Macs in movies

Let’s not forget Office Space, in which the main character is saving his work in a desperate attempt to get out of the building before Lumberg asks him to come in on Saturday, and it clearly shows that he’s using a Mac OS. The windows, the icons, everything looks like Mac OS.

Then he shuts the computer down, and just before he turns it off, we see a shot of the black screen with C:> on it.

Most interesting Mac I’ve ever seen. :slight_smile:

  1. Macs tend to be good eye candy/look nice visually

  2. They’re used a lot in the industry

  3. Product placement deals

  4. Mactivism: many Mac users are also Mac fans, and are keen to get their products as much exposure as possible.

In filming certain news stories, (1) and (4) have both encouraged me to include my Powerbook, rather than my Vaio, in certain shots.

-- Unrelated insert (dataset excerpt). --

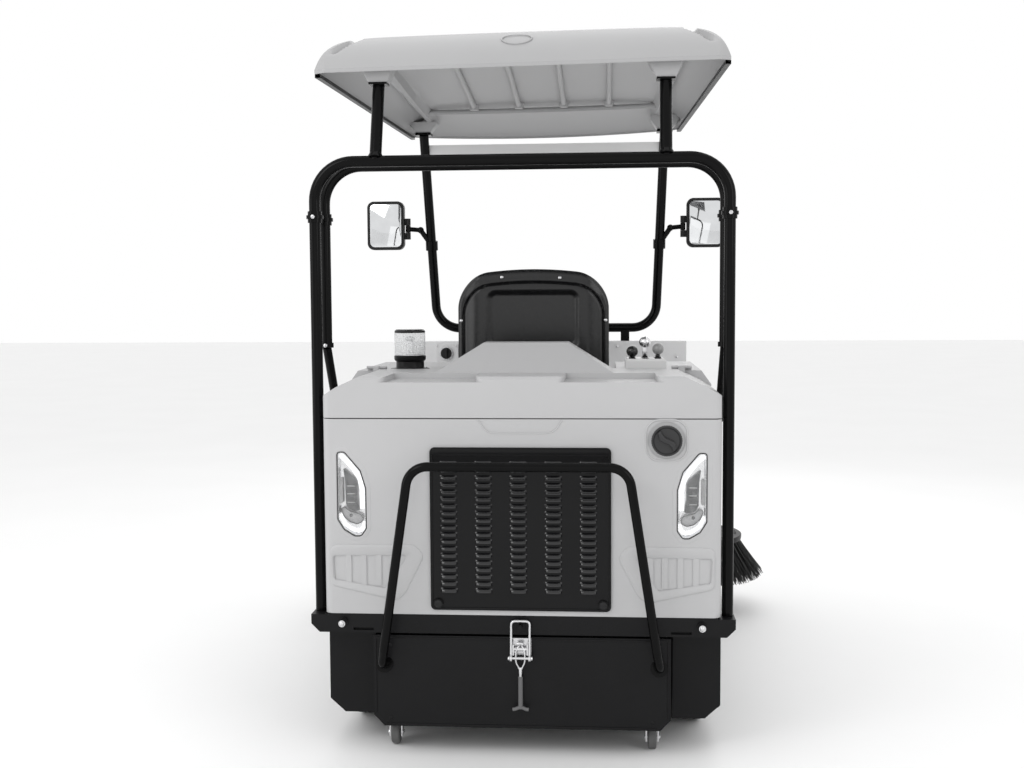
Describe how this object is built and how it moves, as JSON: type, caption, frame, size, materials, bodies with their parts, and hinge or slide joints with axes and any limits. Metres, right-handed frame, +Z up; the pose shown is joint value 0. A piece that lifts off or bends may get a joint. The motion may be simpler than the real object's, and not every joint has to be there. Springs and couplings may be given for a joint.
{
  "type": "ride on sweeper",
  "caption": "Ride on floor sweeper with roof, side and main brushes, pull out debris hopper, opening rear hood, seat and steering.",
  "frame": {"origin": "on the floor under the middle of the machine", "axes": "+Y is the direction of travel, +X is the driver's right, +Z is up"},
  "size_m": [1.804, 2.0659, 2.087],
  "materials": {
    "chassis_black": "satin black paint",
    "black_steel": "satin black powder coat",
    "black_panel": "semi gloss black powder coat",
    "gloss_black_tube": "gloss black powder coat",
    "grey_shell": "light grey moulded plastic, soft sheen",
    "roof_plastic": "light grey moulded plastic",
    "lamp_lens": "clear lens",
    "beacon_lens": "clear ribbed lens",
    "tank_plastic": "translucent white tank",
    "dark_plastic": "dark grey moulded",
    "battery_case": "black battery case",
    "filter_case": "grey case",
    "bare_steel": "machined",
    "seat_shell_plastic": "black moulded, soft gloss",
    "seat_vinyl": "black vinyl",
    "console_plastic": "off white moulded",
    "black_knob": "black knob",
    "chrome_knob": "polished",
    "grey_knob": "grey knob",
    "mirror_housing": "black moulded",
    "floor_steel": "dark grey tread plate",
    "wheel_rim_plastic": "black grip",
    "tyre_rubber": "black rubber",
    "flap_rubber": "black rubber",
    "bristle": "black nylon bristle",
    "zinc": "bright zinc plate",
    "caster_rubber": "dark rubber"
  },
  "bodies": {
    "root": {"chassis_frame": "chassis_black", "rear_beam": "black_steel", "side_skirts": "black_steel", "rear_shell": "grey_shell", "louvre_panel": "black_panel", "lamps": "lamp_lens", "water_tank": "tank_plastic", "battery_pack": "battery_case", "dust_filter": "filter_case", "seat_deck": "grey_shell", "seat_rails": "bare_steel", "lever_console": "console_plastic", "beacon": "beacon_lens", "rear_hoop": "gloss_black_tube", "second_hoop": "gloss_black_tube", "hoop_fittings": "gloss_black_tube", "front_hoop": "gloss_black_tube", "roof_canopy": "roof_plastic", "roof_stays": "gloss_black_tube", "header_panel": "roof_plastic", "footwell": "floor_steel", "front_cowl": "grey_shell", "front_bumper": "black_steel", "steering_column": "black_steel", "rear_axle": "bare_steel", "brush_shroud": "black_steel", "seal_flaps": "flap_rubber"},
    "hopper": {"hopper_bin": "black_steel", "hopper_handle": "gloss_black_tube", "latch_base": "zinc"},
    "caster_left": {"caster_fork_left": "zinc"},
    "caster_roller_left": {"caster_wheel_left": "caster_rubber"},
    "side_arm_left": {"side_brush_arm_left": "chassis_black"},
    "side_broom_left": {"side_brush_left": "bristle"},
    "mirror_head_left": {"mirror_left": "mirror_housing"},
    "rear_road_wheel_left": {"rear_wheel_left": "tyre_rubber"},
    "caster_right": {"caster_fork_right": "zinc"},
    "caster_roller_right": {"caster_wheel_right": "caster_rubber"},
    "side_arm_right": {"side_brush_arm_right": "chassis_black"},
    "side_broom_right": {"side_brush_right": "bristle"},
    "mirror_head_right": {"mirror_right": "mirror_housing"},
    "rear_road_wheel_right": {"rear_wheel_right": "tyre_rubber"},
    "latch_grip": {"latch_handle": "zinc"},
    "latch_loop": {"latch_bow": "zinc"},
    "rear_hood": {"hood": "grey_shell"},
    "seat": {"seat_shell": "seat_shell_plastic", "seat_cushion": "seat_vinyl", "seat_pad": "seat_vinyl"},
    "steering": {"steering_wheel": "wheel_rim_plastic"},
    "fork": {"front_fork": "chassis_black"},
    "front_road_wheel": {"front_wheel": "tyre_rubber"},
    "cradle": {"brush_cradle": "chassis_black"},
    "broom": {"main_brush": "bristle"},
    "lever_brush": {"brush_lever": "black_knob"},
    "lever_damper": {"damper_lever": "chrome_knob"},
    "lever_side": {"side_brush_lever": "grey_knob"},
    "pedal_brake": {"brake_pedal": "black_steel"},
    "pedal_drive": {"accelerator_pedal": "black_steel"},
    "cap": {"filler_cap": "dark_plastic"},
    "key": {"key_switch": "dark_plastic"}
  },
  "joints": [
    {"name": "hopper_slide", "type": "slide", "parent": "root", "child": "hopper", "axis": [0, -1, 0], "range_m": [0, 0.45]},
    {"name": "caster_swivel_left", "type": "hinge", "parent": "hopper", "child": "caster_left", "pos_m": [-0.372, -0.86, 0.06], "axis": [0, 0, 1], "continuous": true},
    {"name": "caster_spin_left", "type": "hinge", "parent": "caster_left", "child": "caster_roller_left", "pos_m": [-0.372, -0.845, 0.033], "axis": [1, 0, 0], "continuous": true},
    {"name": "rear_wheel_spin_left", "type": "hinge", "parent": "root", "child": "rear_road_wheel_left", "pos_m": [-0.4845, -0.56, 0.19], "axis": [1, 0, 0], "continuous": true},
    {"name": "mirror_swivel_left", "type": "hinge", "parent": "root", "child": "mirror_head_left", "pos_m": [-0.54, 0.52, 1.57], "axis": [0, 0, 1], "range_deg": [-25, 25]},
    {"name": "caster_swivel_right", "type": "hinge", "parent": "hopper", "child": "caster_right", "pos_m": [0.372, -0.86, 0.06], "axis": [0, 0, 1], "continuous": true},
    {"name": "caster_spin_right", "type": "hinge", "parent": "caster_right", "child": "caster_roller_right", "pos_m": [0.372, -0.845, 0.033], "axis": [1, 0, 0], "continuous": true},
    {"name": "rear_wheel_spin_right", "type": "hinge", "parent": "root", "child": "rear_road_wheel_right", "pos_m": [0.4845, -0.56, 0.19], "axis": [1, 0, 0], "continuous": true},
    {"name": "mirror_swivel_right", "type": "hinge", "parent": "root", "child": "mirror_head_right", "pos_m": [0.54, 0.52, 1.57], "axis": [0, 0, 1], "range_deg": [-25, 25]},
    {"name": "latch_swing", "type": "hinge", "parent": "hopper", "child": "latch_grip", "pos_m": [0, -0.952, 0.316], "axis": [-1, 0, 0], "range_deg": [0, 110]},
    {"name": "latch_loop_swing", "type": "hinge", "parent": "latch_grip", "child": "latch_loop", "pos_m": [0, -0.96, 0.292], "axis": [-1, 0, 0], "range_deg": [-110, 0]},
    {"name": "hood_lift", "type": "hinge", "parent": "root", "child": "rear_hood", "pos_m": [0, -0.566, 1.086], "axis": [-1, 0, 0], "range_deg": [0, 55]},
    {"name": "seat_slide", "type": "slide", "parent": "root", "child": "seat", "axis": [0, 1, 0], "range_m": [-0.03, 0.1]},
    {"name": "fork_steer", "type": "hinge", "parent": "root", "child": "fork", "pos_m": [0, 0.56, 0.35], "axis": [0, 0, 1], "range_deg": [-67.5, 67.5]},
    {"name": "front_wheel_spin", "type": "hinge", "parent": "fork", "child": "front_road_wheel", "pos_m": [0, 0.56, 0.17], "axis": [1, 0, 0], "continuous": true},
    {"name": "steering_turn", "type": "hinge", "parent": "root", "child": "steering", "pos_m": [0, 0.33, 1.13], "axis": [0, -0.5, 0.866], "range_deg": [-270, 270]},
    {"name": "brush_lift", "type": "hinge", "parent": "root", "child": "cradle", "pos_m": [0, 0, 0.29], "axis": [1, 0, 0], "range_deg": [-8, 0]},
    {"name": "main_brush_spin", "type": "hinge", "parent": "cradle", "child": "broom", "pos_m": [0, -0.17, 0.135], "axis": [1, 0, 0], "continuous": true},
    {"name": "side_arm_left", "type": "hinge", "parent": "root", "child": "side_arm_left", "pos_m": [-0.365, 0.3, 0.345], "axis": [1, 0, 0], "range_deg": [-11, 0]},
    {"name": "side_brush_spin_left", "type": "hinge", "parent": "side_arm_left", "child": "side_broom_left", "pos_m": [-0.672, 0.792, 0.3], "axis": [0, -0.0698, 0.9976], "continuous": true},
    {"name": "side_arm_right", "type": "hinge", "parent": "root", "child": "side_arm_right", "pos_m": [0.365, 0.3, 0.345], "axis": [1, 0, 0], "range_deg": [-11, 0]},
    {"name": "side_brush_spin_right", "type": "hinge", "parent": "side_arm_right", "child": "side_broom_right", "pos_m": [0.672, 0.792, 0.3], "axis": [0, -0.0698, 0.9976], "continuous": true},
    {"name": "brush_lever_tilt", "type": "hinge", "parent": "root", "child": "lever_brush", "pos_m": [0.322, -0.45, 1.092], "axis": [1, 0, 0], "range_deg": [-40, 0]},
    {"name": "damper_lever_tilt", "type": "hinge", "parent": "root", "child": "lever_damper", "pos_m": [0.362, -0.45, 1.092], "axis": [1, 0, 0], "range_deg": [-35, 35]},
    {"name": "side_lever_tilt", "type": "hinge", "parent": "root", "child": "lever_side", "pos_m": [0.402, -0.45, 1.092], "axis": [1, 0, 0], "range_deg": [-44, 0]},
    {"name": "brake_press", "type": "hinge", "parent": "root", "child": "pedal_brake", "pos_m": [-0.12, 0.402, 0.513], "axis": [-1, 0, 0], "range_deg": [0, 14], "stiffness_Nm_per_rad": 12, "springref_deg": -8.59},
    {"name": "drive_press", "type": "hinge", "parent": "root", "child": "pedal_drive", "pos_m": [0.16, 0.402, 0.513], "axis": [-1, 0, 0], "range_deg": [0, 14], "stiffness_Nm_per_rad": 12, "springref_deg": -8.59},
    {"name": "cap_turn", "type": "hinge", "parent": "root", "child": "cap", "pos_m": [0.407, -0.94, 0.904], "axis": [0, 1, 0], "range_deg": [0, 90]},
    {"name": "key_turn", "type": "hinge", "parent": "root", "child": "key", "pos_m": [-0.396, 0.545, 1.076], "axis": [0, 1, 0], "range_deg": [0, 90]}
  ],
  "couplings": [
    {"joint": "latch_loop_swing", "follows": "latch_swing", "ratio": -1},
    {"joint": "steering_turn", "follows": "fork_steer", "ratio": 4},
    {"joint": "brush_lever_tilt", "follows": "brush_lift", "ratio": 5},
    {"joint": "side_arm_right", "follows": "side_arm_left", "ratio": 1},
    {"joint": "side_lever_tilt", "follows": "side_arm_left", "ratio": 4}
  ]
}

Hehe…Office Space. I thought that was a weird Mac, too. And, Doc Nickel, I’m pretty sure it’s not that I’m just looking for Macs, because it’s quite the opposite. I look for PCs when I’m watching movies, but all these Macs just keep popping up. I guess you just watch more movies with PCs. :smiley:

Right – it would have been quicker, just as effective, and more realistic to get the aliens to just install MS Windows. :smiley:

Not that I’m trying to defent the logical consitencency or realism of the movie (which was wrong in so many other ways, such as depicting the British forces as WW1/Biggles characters “Pip Pip! Tally ho chaps! What what!”), but it was made pretty clear that Goldblum’s character had reverse-engineered the alien communication/operating system.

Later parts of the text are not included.